4. Complex Concepts Simplified
- § 3553(a) Factors
- Statutory considerations that a sentencing judge must weigh, including the nature of the offense, defendant’s history, deterrence, public protection, and sentencing disparities.
- Substantive vs. Procedural Reasonableness
- Procedural reasonableness examines whether correct procedures (Guidelines calculation, consideration of factors) were followed; substantive looks to whether the sentence length itself is reasonable in light of those factors.
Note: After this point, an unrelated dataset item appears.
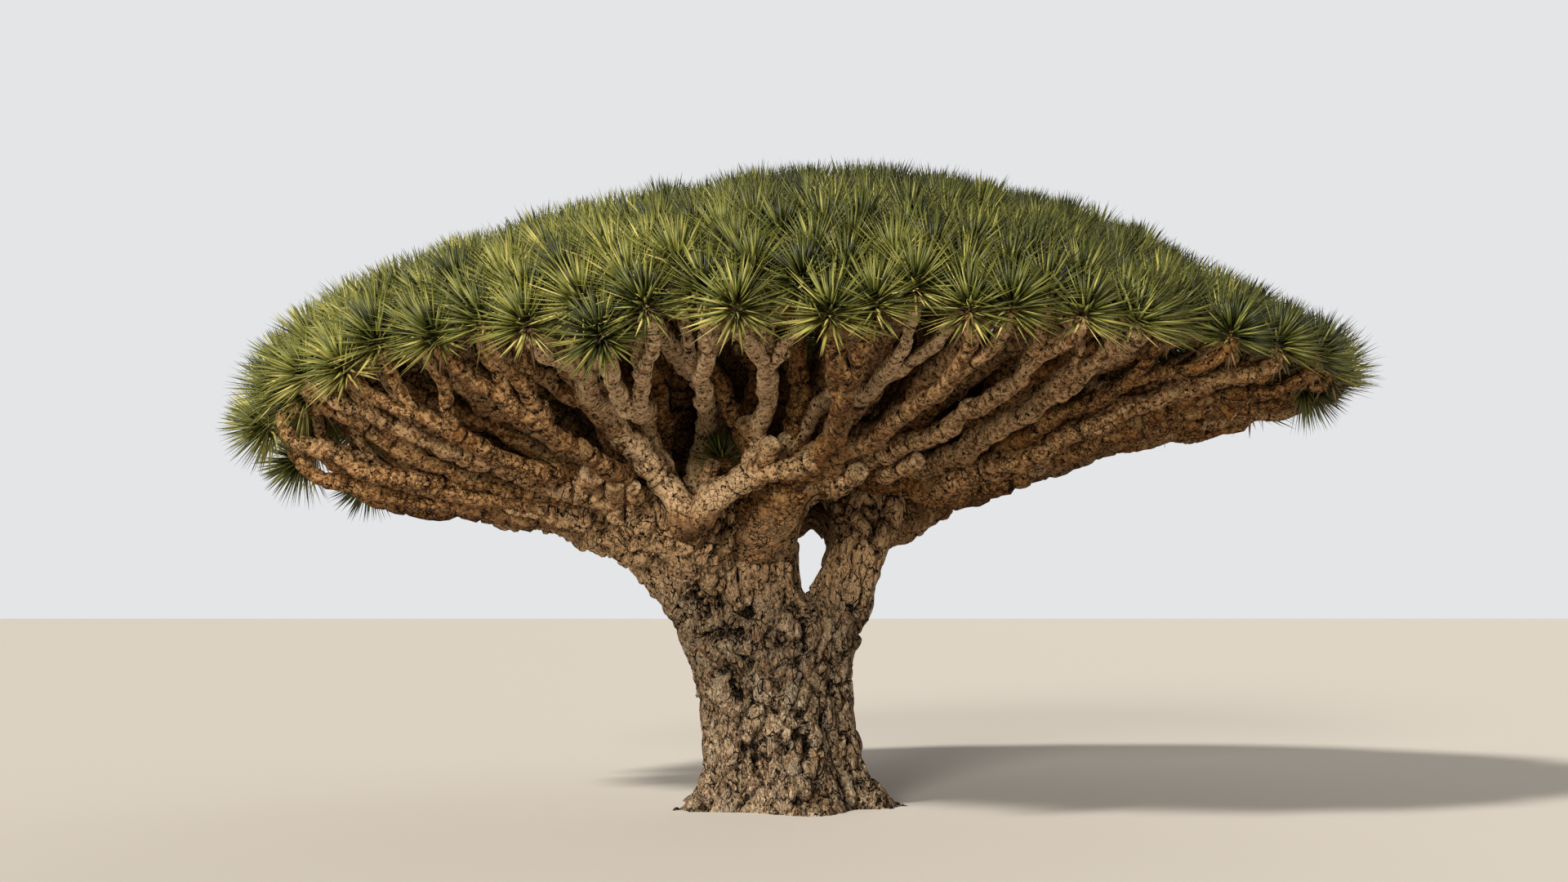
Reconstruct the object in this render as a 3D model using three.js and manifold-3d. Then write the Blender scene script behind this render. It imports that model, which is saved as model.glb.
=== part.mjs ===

- Abuse-of-Discretion Standard
- A deferential appellate review in which the lower court’s decision is overturned only if it is arbitrary, irrational, or based on a misapplication of the law.
- De-Facto Life Sentence
- An aggregate term (≥470 months per the Sentencing Commission) that likely exceeds the defendant’s natural lifespan, though not labeled “life.”
- Guidelines Range
- A sentencing bracket produced by the U.S. Sentencing Guidelines after applying offense level, criminal history, and specific enhancements or reductions. It serves as the starting point for the court’s analysis.
5. Conclusion
United States v. Billy McCall, Jr. cements the Eleventh Circuit’s stance that lengthy within-Guidelines sentences—even those amounting to de facto life—are ordinarily upheld where district courts methodically apply § 3553(a), articulate the weight accorded to aggravating and mitigating factors, and impose terms below the statutory maximum. The opinion harmonizes with existing precedent, offering a clear roadmap for future cases involving child sexual-exploitation offenses. For defense counsel, the decision underscores the importance of attacking Guidelines calculations or identifying improper considerations; arguments centered solely on re-balancing the factors will rarely gain traction. For prosecutors and judges, it validates the imposition of long consecutive sentences in egregious abuse-of-trust scenarios, reinforcing the judiciary’s mandate to protect vulnerable populations and deter similar crimes.